Le Magazine Dossiers Publics s’est rendu à la Fondation Bodmer à l’occasion de l’exposition «Guerre et Paix» et des travaux d’agrandissement du musée qui verront sa surface d’exposition doubler à partir du printemps 2020. Le Professeur Jacques Berchtold, Directeur de la Fondation, nous explique le lieu et l’homme qui en est à l’origine – Martin Bodmer – ainsi que la thématique de l’exposition-événement: Guerre et Paix.

DOSSIERS PUBLICS: Depuis quand la fondation existe-telle et qui était Martin Bodmer?

JACQUES BERCHTOLD: La Fondation Martin Bodmer est créée en 1971 après la mort, la même année, du collectionneur qui est Martin Bodmer. Né à Zurich en 1899, il est l’héritier multimillionnaire d’une grande famille qui a fait fortune au 19e siècle dans le commerce de la soie. N’ayant pas eu à construire une fortune, il a pu se fixer des objectifs purement humanitaires et intellectuels. Il était apparenté au grand poète suisse Conrad Ferdinand Meyer et possédait le même nom qu’un très grand homme du réveil germanophone au XVIIIe siècle:
Johann Jakob Bodmer dont le portrait est toujours dans le bureau de
Martin Bodmer. 

Johann Jakob Bodmer a écrit une grande épopée sur l’Arche de Noé qui avait suscité une grande admiration dans toute l’Allemagne, ce qui a même amené Goethe à faire trois fois un pèlerinage auprès de lui. 

Dans quelle mesure Goethe a-t-il aidé Martin Bodmer à constituer cette formidable collection?

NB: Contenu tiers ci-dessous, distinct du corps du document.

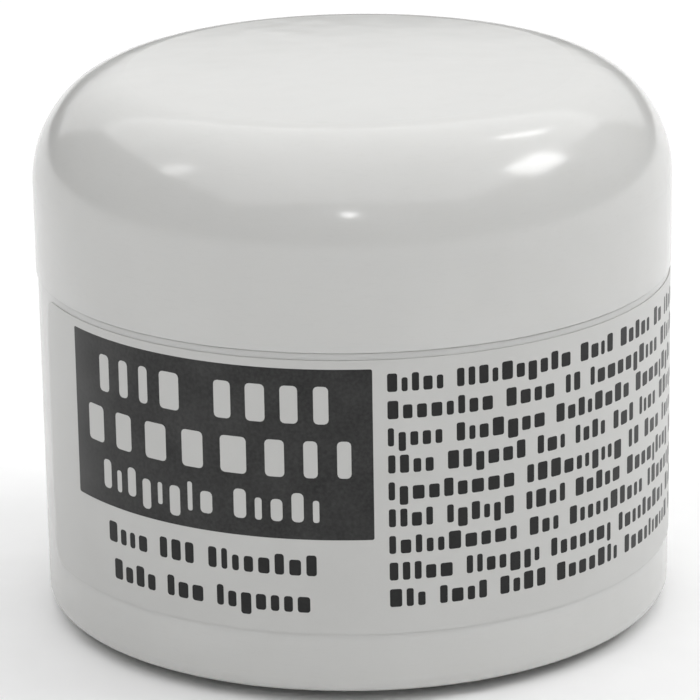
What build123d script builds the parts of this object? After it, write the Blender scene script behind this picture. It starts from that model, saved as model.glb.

L’idole de Martin Bodmer, son mentor, celui qui va être la boussole intellectuelle au projet de sa collection, c’est Goethe. Bodmer va tout admirer chez lui, il va rassembler par exemple une collection de fossiles parce que Goethe en faisait une, avec l’idée qu’avant l’origine des langues humaines, il y avait une sorte de langue naturelle, de la providence, de la divinité, qui était la minéralisation du vivant dans la pierre et qui fournissait des modèles, des pictogrammes, qu’on retrouvera dans les hiéroglyphes.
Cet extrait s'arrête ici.